# in case you thought I was giving you a line



## endrow (Dec 15, 2011)

I did plant last weekI would never have planted all my corn with these temps . I have pictures because I thought some people in chat thought I was pulling thete leg maybe.


----------



## Lostin55 (Sep 21, 2013)

How is that new GPS unit working? Just kidding. It looks great.


----------



## Thorim (Jan 19, 2015)

Had snow showers here today calling for maybe a half inch accumulation tonight, and no not in the u.p. of Michigan close to the Saginaw Bay


----------



## mlappin (Jun 25, 2009)

Soil temps here today were 37 degrees, gonna be a wee bit before we stick and seeds in the ground


----------



## Bgriffin856 (Nov 13, 2013)

I hope it pulls through. I get nervous when it takes more than five days for ours to germinate.

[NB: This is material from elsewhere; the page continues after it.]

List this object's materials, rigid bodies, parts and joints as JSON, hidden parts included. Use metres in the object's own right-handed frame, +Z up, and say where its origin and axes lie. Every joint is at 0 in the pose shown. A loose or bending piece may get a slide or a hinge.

Same with oats


----------



## haybaler101 (Nov 30, 2008)

Come on guys, don't you know you are supposed to store seed in a cool, dry place?! Just not dry here.


----------



## endrow (Dec 15, 2011)

Soil temperature here are around 50. The corn i planted 9 days ago.. it took 7 days for it to germinate and none is up yet. The minute the fields are dry enough we will plant again


----------